Sorry. I really don't want this to be a flame war, but...
...I would say having SLURM rpms in EPEL could be very helpful for a lot
of people.
I get that this took you by surprise, but that's not a reason to not
have them in the repository. I, for one, will happily test if they work
for me, and if they do, that means that I can stop having to build them.
I agree it's not hard to do, but if I don't have to do it I'll be very
happy about that.
There are surely other packages in public repositories where 'this would
break things if upgraded' applies. For example, nvidia driver RPMs and
I'm immensely grateful to the people maintaining those packages. It
makes my live setting up GPU node much easier. However, it would break
my production clusters if I pulled upgrades to those without proper
planning. That does not make me say that nvidia drivers ought not to be
in a public repository, it makes me configure version locking for them,
so I control what version is installed & when they are upgraded.
I mean sure you do test your upgrade sets before you apply them to your
production machines?
Along the same lines, if I (and a lot of other sites) where to upgrade
to the latest kernel version in the Red Hat repos, that'd break my file
system. Doesn't mean I think Red Hat should stop packaging kernels.
I would very much say the same thing applies to SLURM packages.
Tina
On 25/01/2021 14:36, Ole Holm Nielsen wrote:
On 1/25/21 2:59 PM, Andy Riebs wrote:
Several things to keep in mind...
1. Slurm, as a product undergoing frequent, incompatible revisions, is
not well-suited for provisioning from a stable public repository! On
the other hand, it's just not that hard to build a stable version
where you can directly control the upgrade timing.
I agree that Slurm is probably not well suited for a public repository
because of the special care that *must* be taken when upgrading between
major versions.
When I use both EPEL for a lot of nice software (Munge, Lmod, ...), AND
I build my own Slurm RPMs, now suddenly slurm RPMs from EPEL upsets this
stable scenario.
2. If you really want a closely managed source for your Slurm RPMs, get
them from the SchedMD website.
All of us get the Slurm source from the SchedMD website. And all of us
have to build our own RPMs from that source (a simple one-liner).

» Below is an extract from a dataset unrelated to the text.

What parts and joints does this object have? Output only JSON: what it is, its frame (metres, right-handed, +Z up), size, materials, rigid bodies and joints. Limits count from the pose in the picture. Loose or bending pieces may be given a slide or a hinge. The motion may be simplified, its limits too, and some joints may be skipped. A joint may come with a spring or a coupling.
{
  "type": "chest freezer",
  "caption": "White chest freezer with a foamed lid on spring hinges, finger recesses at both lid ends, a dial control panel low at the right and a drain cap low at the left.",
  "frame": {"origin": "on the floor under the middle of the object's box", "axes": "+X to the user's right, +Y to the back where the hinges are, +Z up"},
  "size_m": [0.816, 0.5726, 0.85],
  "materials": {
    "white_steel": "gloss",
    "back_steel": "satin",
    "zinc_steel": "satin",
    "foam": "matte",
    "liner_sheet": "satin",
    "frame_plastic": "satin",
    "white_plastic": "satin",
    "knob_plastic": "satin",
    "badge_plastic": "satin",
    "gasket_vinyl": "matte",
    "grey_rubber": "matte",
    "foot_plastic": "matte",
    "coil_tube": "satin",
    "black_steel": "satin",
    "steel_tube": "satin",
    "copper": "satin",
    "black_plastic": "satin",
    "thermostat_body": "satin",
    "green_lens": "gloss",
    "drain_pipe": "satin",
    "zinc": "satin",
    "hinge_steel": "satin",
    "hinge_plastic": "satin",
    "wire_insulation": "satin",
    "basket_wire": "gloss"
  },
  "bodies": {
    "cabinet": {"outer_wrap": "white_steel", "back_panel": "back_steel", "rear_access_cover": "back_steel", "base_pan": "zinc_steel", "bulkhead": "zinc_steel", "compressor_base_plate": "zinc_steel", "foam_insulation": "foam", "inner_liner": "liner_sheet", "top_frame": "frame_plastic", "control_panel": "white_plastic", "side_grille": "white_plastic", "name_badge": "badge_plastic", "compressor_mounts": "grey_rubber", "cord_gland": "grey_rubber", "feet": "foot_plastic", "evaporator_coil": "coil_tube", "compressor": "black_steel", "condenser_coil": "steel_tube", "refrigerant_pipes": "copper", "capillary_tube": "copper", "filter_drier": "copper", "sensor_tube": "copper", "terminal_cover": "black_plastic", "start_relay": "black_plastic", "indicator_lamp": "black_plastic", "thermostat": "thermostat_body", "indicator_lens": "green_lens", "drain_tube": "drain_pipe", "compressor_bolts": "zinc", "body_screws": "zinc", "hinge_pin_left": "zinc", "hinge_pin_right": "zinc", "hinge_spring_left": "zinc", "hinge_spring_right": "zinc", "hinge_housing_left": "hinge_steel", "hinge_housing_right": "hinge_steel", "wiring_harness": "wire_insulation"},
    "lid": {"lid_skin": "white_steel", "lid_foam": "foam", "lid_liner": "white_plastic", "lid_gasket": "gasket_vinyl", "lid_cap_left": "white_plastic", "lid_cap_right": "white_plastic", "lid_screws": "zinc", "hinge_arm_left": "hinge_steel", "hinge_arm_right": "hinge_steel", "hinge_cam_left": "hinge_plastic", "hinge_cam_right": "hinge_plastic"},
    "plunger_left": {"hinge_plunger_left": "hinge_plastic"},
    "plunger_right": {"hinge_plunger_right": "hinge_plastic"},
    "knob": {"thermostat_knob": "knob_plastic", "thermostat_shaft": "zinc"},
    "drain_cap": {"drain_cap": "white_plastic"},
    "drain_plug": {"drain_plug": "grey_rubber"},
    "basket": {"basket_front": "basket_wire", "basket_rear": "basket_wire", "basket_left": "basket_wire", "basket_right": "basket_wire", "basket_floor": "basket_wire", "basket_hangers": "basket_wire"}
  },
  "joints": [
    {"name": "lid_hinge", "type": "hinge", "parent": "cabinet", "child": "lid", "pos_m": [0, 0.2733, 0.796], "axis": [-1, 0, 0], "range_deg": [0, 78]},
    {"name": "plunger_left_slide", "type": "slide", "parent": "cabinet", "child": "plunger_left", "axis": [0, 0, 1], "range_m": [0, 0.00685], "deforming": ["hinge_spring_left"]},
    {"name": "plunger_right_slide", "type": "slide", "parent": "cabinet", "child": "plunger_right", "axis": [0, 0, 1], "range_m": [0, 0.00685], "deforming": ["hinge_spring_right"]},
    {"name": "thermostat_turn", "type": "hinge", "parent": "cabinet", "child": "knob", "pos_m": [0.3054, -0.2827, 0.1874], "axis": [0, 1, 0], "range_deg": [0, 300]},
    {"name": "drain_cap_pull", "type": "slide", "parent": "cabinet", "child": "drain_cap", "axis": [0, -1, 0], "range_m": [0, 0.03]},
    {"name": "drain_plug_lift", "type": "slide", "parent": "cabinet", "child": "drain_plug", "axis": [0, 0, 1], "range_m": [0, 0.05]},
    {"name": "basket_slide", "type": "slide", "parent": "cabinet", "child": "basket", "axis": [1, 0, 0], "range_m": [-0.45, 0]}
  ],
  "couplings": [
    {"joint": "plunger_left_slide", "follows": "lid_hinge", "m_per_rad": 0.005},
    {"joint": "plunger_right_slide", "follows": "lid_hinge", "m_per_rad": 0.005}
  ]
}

SchedMD doesn't provide any RPMs.
3. "You could have solicited advice..." -- while this is certainly true,
for many of us in the open source world, the standard is "release
something quickly, and then improve it, based in part on feedback,
over time."
I don't think this trial-and-error-like approach is suitable for Slurm.
We're running production HPC clusters that need to stay very stable.
4. Slurm packages (and other contributions, including suggestions on
this
mailing list) that haven't been provided by SchedMD have probably
been
provisioned and tested by a volunteer -- be sure to keep the
conversation civil!
We all have to build our own Slurm RPMs, and we should not get them from
a volunteer. IMHO, building Slurm RPMs is very simple. It's the
deployment and upgrading which is the hard part of the equation.
I think my points quoted below deserve careful consideration by the EPEL
volunteer, because the results could be potentially harmful.
Thanks,
Ole
Andy Riebs
On 1/25/2021 2:47 AM, Ole Holm Nielsen wrote:
On 1/23/21 9:43 PM, Philip Kovacs wrote:
I can assure you it was easier for you to filter slurm from your
repos than it was for me to make them available to both epel7 and
epel8.
No good deed goes unpunished I guess.
I do sympathize with your desire to make the Slurm installation a bit
easier by providing RPMs via the EPEL repo. I do not underestimate
the amount of work it takes to add software to EPEL.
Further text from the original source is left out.